The call to “medianReal” is being done from the gang, meaning only one thread will be actively calling it. Unless it’s a “routine vector” and you have vector loops inside it?

Can you provide a complete reproducing example? I think that will help since I’m having to speculate on what “medianReal” is so difficult to give good advice.

Thanks for the clarifications.
Yes, medianReal and the quicksort algorithm QsortC do allocations.
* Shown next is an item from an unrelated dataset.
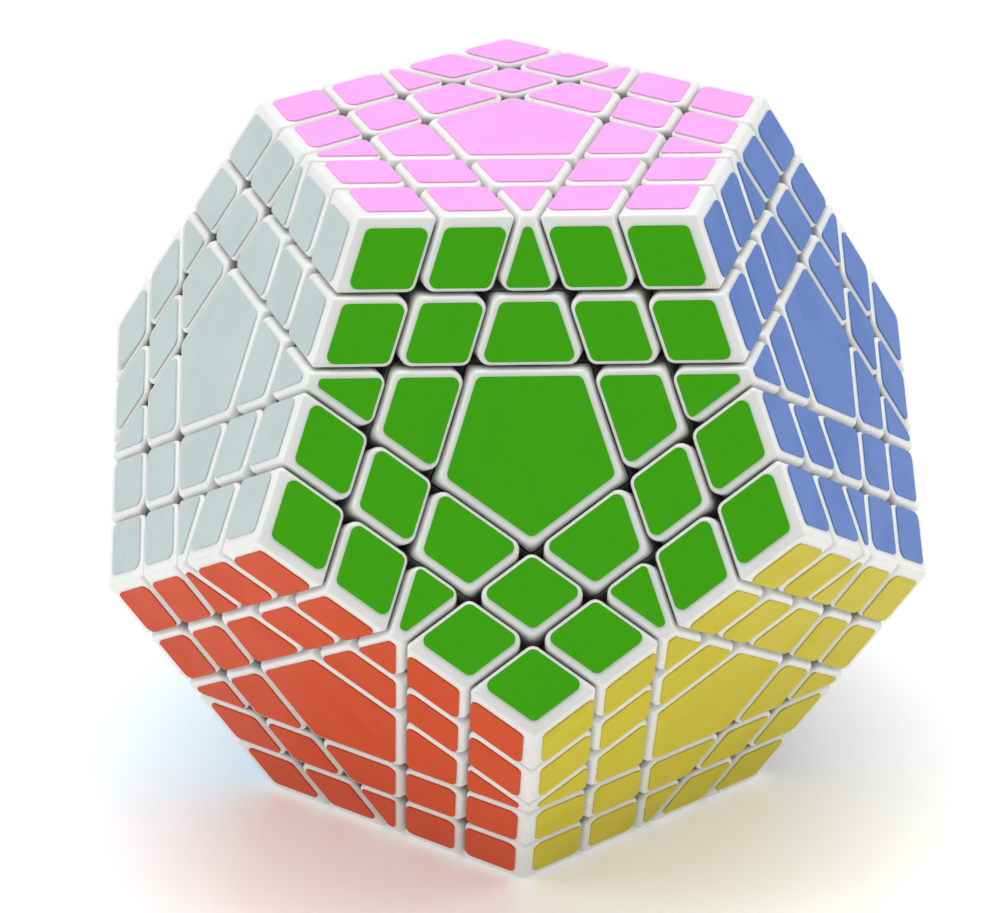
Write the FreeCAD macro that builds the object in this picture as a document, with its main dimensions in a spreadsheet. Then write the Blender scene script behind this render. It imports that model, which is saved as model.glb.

    FUNCTION medianReal(a) RESULT(med)
        !$acc routine seq
        REAL(KIND = dp), INTENT(IN), DIMENSION(:) :: a

        REAL(KIND = dp) :: med
        INTEGER :: l
        REAL(KIND = dp), DIMENSION(SIZE(a, 1)) :: ac

        ac = a
        CALL QsortC(ac)

        l = SIZE(a, 1)
        IF (mod(l, 2) == 0) THEN
            med = (ac(l / 2 + 1) + ac(l / 2)) / 2.0
            med = ac(l / 2 + 1)
        END IF
    END FUNCTION medianReal
    SUBROUTINE QsortC(A, ind)

        INTEGER :: i = 0
        REAL(KIND = dp), DIMENSION(:, :), ALLOCATABLE :: Acopy

        ALLOCATE(Acopy(SIZE(A), 2))
        ACopy(:, 1) = A
        Acopy(:, 2) = [(REAL(i, KIND = dp), i = 1, SIZE(A))]

        CALL Qsort(Acopy)

        A = Acopy(:, 1)
        IF (PRESENT(ind)) ind = INT(Acopy(:, 2))


Recursive subroutine Qsort does not perform any allocations.

For automatics like “ac”, the message should have the string “AUTO ARRAY”. Without “AUTO” it implies the error is coming from an explicit allocation. Does QsortC use “allocate” or is it using automatics as well?

If it’s using “allocate”, then it’s likely the device has run out of heap which you should try increasing using NV_ACC_CUDA_HEAPSIZE (or alternatively you can call cudaDeviceSetLimit.

If it’s using automatics, then the error might be coming from someplace else. Though I’d still try increasing the heap.

For performance, I’d try moving the “vector” to the outer loops (i,e, “acc parallel loop gang vector collapse(3)”) and run the inner “PACK” loops sequentially. You’ll then have multiple threads calling “medianReal”. The caveat being that the required heap size will increase proportionally.

Thanks. As always, I appreciate your timely and thorough response.